だが、それを訊くことも春名の仕事の一つである。
「金をもらって弟を引き受けたんでしょう? 母が渡した倍の金を払いますよ。どうぞ、お引き取りを――」
冬樹の言葉に、
「冬樹っ! ――すみません、先生。兄は本気で言っている訳じゃ――」
「本気だ。それに、おまえがその医者に謝ることはない」
傲慢とも思える言葉だった。
珠樹のことも、冬樹が全て決めている――そう言った母親の顔が、脳裏を過った。
「冬樹――」
「私なら構わない、珠樹くん。医者が家にまで押しかけて来るのは、余り気分のいいものではないだろうからね」
春名は、ようやく落ち着きを取り戻して、静かに言った。多分、今の冬樹の言葉に、二人の違いを確信したせいでもあっただろう。
「先生――。ぼくは先生に来てもらえて、気を悪くしてなんか……」
珠樹が真摯な眼差しで、小さく呟く。
それが本心であることも解っている。
「今日来たのは、君を心配してだ」
「え?」
「連絡も取れなかったのでね」
「え、あの――。だって――」
珠樹の表情が、戸惑いに変わった。言葉を探すようにしながら、傍らの冬樹を垣間見る。
「先生に連絡してくれたんじゃなかったの、冬樹?」
その言葉には、春名も戸惑った。
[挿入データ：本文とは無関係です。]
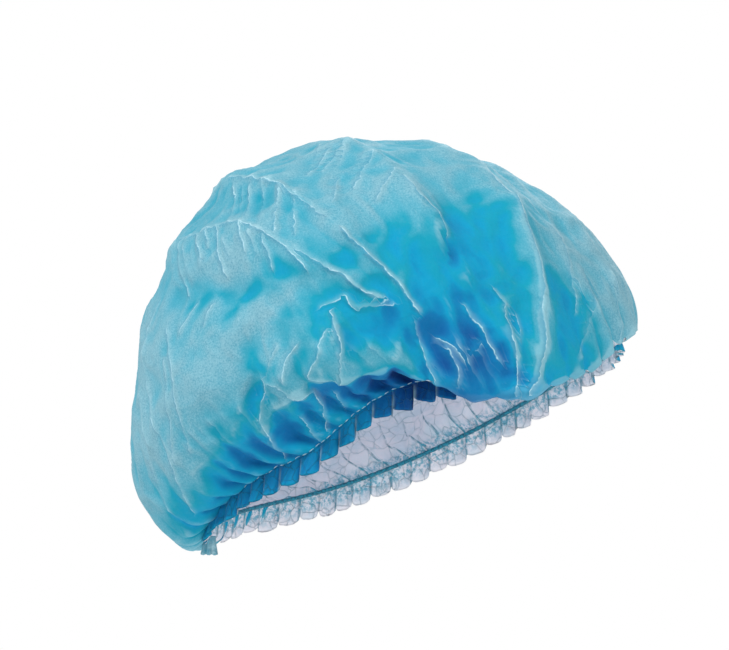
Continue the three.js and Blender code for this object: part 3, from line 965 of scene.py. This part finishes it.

病院には、珠樹からにせよ、冬樹からにせよ、何の連絡も入ってはいなかったのだ。
だが、冬樹は――。
「したさ。先生にまで連絡が伝わらなかったんだろ。何しろ、親に金をつかまされて、病気でない人間まで入院させる病院だ。さぞ忙しいことだろうからな」
と、天を仰ぐ。
「どうしてそんなこと――っ」
「連絡の行き違いがあったのならこちらの不手際だ。押しかけてすまなかったね」
春名は、動じもせずに、すぐに折れた。腹が立たない訳ではなかったが、押し問答をするためにここまで来た訳でも、ない。
それでも――。
「これからは気をつけてください、先生」
その言葉には、腹立ちを堪えるのに、苦労した。
冬樹は周りの人間すべてを見下すように、勝ち誇ったような笑みを浮かべている。珠樹がうろたえているのとは、正反対の表情である。
「君は、いつも珠樹くんに代わって連絡をしたり、何もさせないように面倒を見ているのか?」
少し厳しい口調で、春名は訊いた。
「応える謂れはありませんよ。ぼくも珠樹もあなたの患者ではない」
「珠樹くんは私の患者だ」
「弟に悪いところなどない」
「全て他人が悪い、と?」
鼻で笑う春名の言葉に、冬樹の表情が大きく変わった。